● DIRECTIONS FOR THIS TASK
Retype word for word the lines lying between the line containing "const disc = new THREE.Group();" and the line containing "import math", together with those two lines themselves, and nothing besides.

● COLLECTED MATERIAL
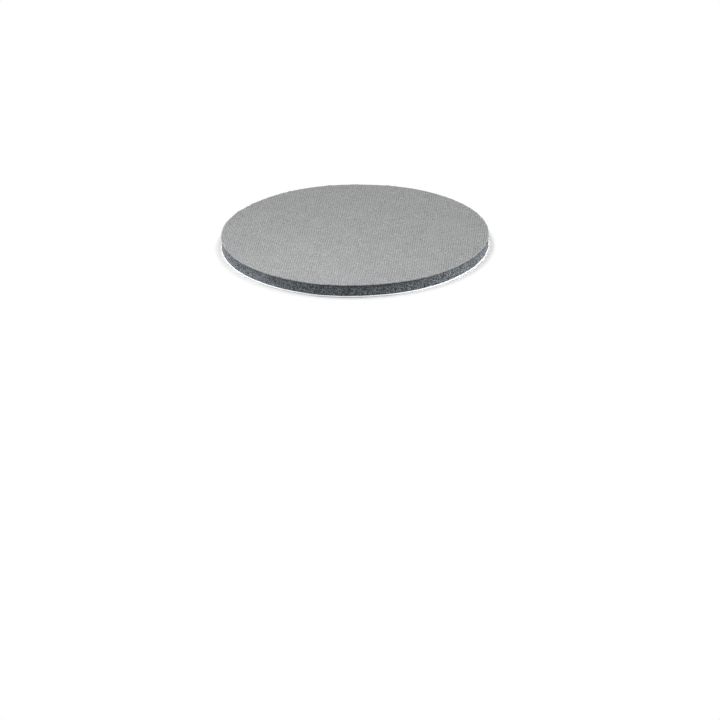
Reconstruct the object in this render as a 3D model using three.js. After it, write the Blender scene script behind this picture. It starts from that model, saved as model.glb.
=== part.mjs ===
// A foam sanding disc: grit-coated knitted cloth, a layer of soft foam and a brushed loop backing,
// bonded face to face and cut out together with one round die.
// Millimetres, +Z up. The origin is the centre of the loop backing's flat face, and the grit faces +Z.
import * as THREE from "three";

// Driving dimensions
const discDiameter = 150;
const clothThickness = 0.5;
const foamThickness = 6;
const loopThickness = 0.9;

// The die pulls the cloth's edge down a little as it cuts, and the loops fall away at their cut edge.
const clothEdgeRadius = 0.3;
const loopEdgeRadius = 0.5;

// Foam squeezed by the die springs back, so its cut wall is slightly hollow at half its height.
const foamHollow = 0.3;

const aroundSteps = 144;
const edgeArcSteps = 4;
const foamArcSteps = 8;

// Heights of the bonded faces, from the loop face up
const loopTop = loopThickness;
const foamTop = loopTop + foamThickness;
const clothTop = foamTop + clothThickness;
const discRadius = discDiameter / 2;

// Points of a quarter circle in the half plane of radius and height, from angle to angle in radians.
function arc(centreRadius, centreHeight, size, from, to, steps) {
  return Array.from({ length: steps + 1 }, (_, i) => {
    const angle = from + ((to - from) * i) / steps;
    return new THREE.Vector2(
      centreRadius + size * Math.cos(angle),
      centreHeight + size * Math.sin(angle),
    );
  });
}

// A body turned about the disc's axis. The profile runs from the axis at the bottom to the axis at the top.
// A lathe turns its profile about Y, so the body is tipped up to turn about Z.
function turnedLayer(name, profile, look) {
  const geometry = new THREE.LatheGeometry(profile, aroundSteps);
  geometry.rotateX(Math.PI / 2);
  const layer = new THREE.Mesh(geometry, new THREE.MeshStandardMaterial(look));
  layer.name = name;
  return layer;
}

// The white loop cloth, with its lower edge rounded
function loopBacking() {
  const profile = [
    new THREE.Vector2(0, 0),
    ...arc(discRadius - loopEdgeRadius, loopEdgeRadius, loopEdgeRadius, -Math.PI / 2, 0, edgeArcSteps),
    new THREE.Vector2(discRadius, loopTop),
    new THREE.Vector2(0, loopTop),
  ];
  return turnedLayer("loop_backing", profile, { color: 0xe4e6e6, roughness: 0.95, metalness: 0 });
}

// The foam, full size at both bonded faces and drawn in along a shallow arc between them
function foamPad() {
  const wall = Array.from({ length: foamArcSteps + 1 }, (_, i) => {
    const share = i / foamArcSteps;
    const drawnIn = foamHollow * 4 * share * (1 - share);
    return new THREE.Vector2(discRadius - drawnIn, loopTop + foamThickness * share);
  });
  const profile = [new THREE.Vector2(0, loopTop), ...wall, new THREE.Vector2(0, foamTop)];
  return turnedLayer("foam_pad", profile, { color: 0x52585d, roughness: 0.98, metalness: 0 });
}

// The grit-coated cloth, with its upper edge rolled over by the die
function abrasiveCloth() {
  const rollRadius = discRadius - clothEdgeRadius;
  const rollHeight = clothTop - clothEdgeRadius;
  const profile = [
    new THREE.Vector2(0, foamTop),
    new THREE.Vector2(discRadius, foamTop),
    ...arc(rollRadius, rollHeight, clothEdgeRadius, 0, Math.PI / 2, edgeArcSteps),
    new THREE.Vector2(0, clothTop),
  ];
  return turnedLayer("abrasive_cloth", profile, { color: 0xa1a2a2, roughness: 0.85, metalness: 0 });
}

const disc = new THREE.Group();
disc.add(loopBacking());
disc.add(foamPad());
disc.add(abrasiveCloth());

export default disc;
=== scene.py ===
# %% [markdown]
# # A foam sanding disc
#
# The object is a soft laminate, cut out with one round die: a grit-coated knitted cloth on top, a layer of
# dark open-cell foam in the middle, and a white brushed loop cloth underneath. Its shape is plain, so its
# surfaces carry it. This lesson spends its time on three of them: the ribs of the knit, the cut pores in the
# wall of the foam, and the fuzz of the loop cloth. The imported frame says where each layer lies.

# %% The frame
import math

import bpy
import numpy as np
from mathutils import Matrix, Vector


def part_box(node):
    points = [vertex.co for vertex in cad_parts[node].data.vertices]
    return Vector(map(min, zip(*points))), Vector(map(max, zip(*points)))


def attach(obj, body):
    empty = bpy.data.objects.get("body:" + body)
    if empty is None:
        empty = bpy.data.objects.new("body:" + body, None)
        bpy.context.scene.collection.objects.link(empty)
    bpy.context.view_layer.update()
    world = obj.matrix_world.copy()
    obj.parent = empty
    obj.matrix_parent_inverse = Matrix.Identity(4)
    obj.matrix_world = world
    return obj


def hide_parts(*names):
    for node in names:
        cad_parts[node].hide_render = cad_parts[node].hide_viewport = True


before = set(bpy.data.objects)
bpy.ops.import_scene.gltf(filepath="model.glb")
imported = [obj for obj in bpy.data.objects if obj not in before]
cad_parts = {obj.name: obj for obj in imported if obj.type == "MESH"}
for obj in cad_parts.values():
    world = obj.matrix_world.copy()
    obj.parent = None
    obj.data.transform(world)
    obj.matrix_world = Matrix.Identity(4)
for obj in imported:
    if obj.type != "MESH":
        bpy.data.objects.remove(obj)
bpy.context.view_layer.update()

loop_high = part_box("loop_backing")[1]
foam_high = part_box("foam_pad")[1]
cloth_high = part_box("abrasive_cloth")[1]

MM = 0.001
disc_radius = foam_high[0]
loop_top = loop_high[2]
foam_top = foam_high[2]
cloth_top = cloth_high[2]
foam_thickness = foam_top - loop_top
print("disc radius", round(disc_radius / MM, 3), "mm, layers end at",
      [round(z / MM, 3) for z in (loop_top, foam_top, cloth_top)], "mm")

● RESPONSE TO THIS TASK
const disc = new THREE.Group();
disc.add(loopBacking());
disc.add(foamPad());
disc.add(abrasiveCloth());

export default disc;
=== scene.py ===
# %% [markdown]
# # A foam sanding disc
#
# The object is a soft laminate, cut out with one round die: a grit-coated knitted cloth on top, a layer of
# dark open-cell foam in the middle, and a white brushed loop cloth underneath. Its shape is plain, so its
# surfaces carry it. This lesson spends its time on three of them: the ribs of the knit, the cut pores in the
# wall of the foam, and the fuzz of the loop cloth. The imported frame says where each layer lies.

# %% The frame
import math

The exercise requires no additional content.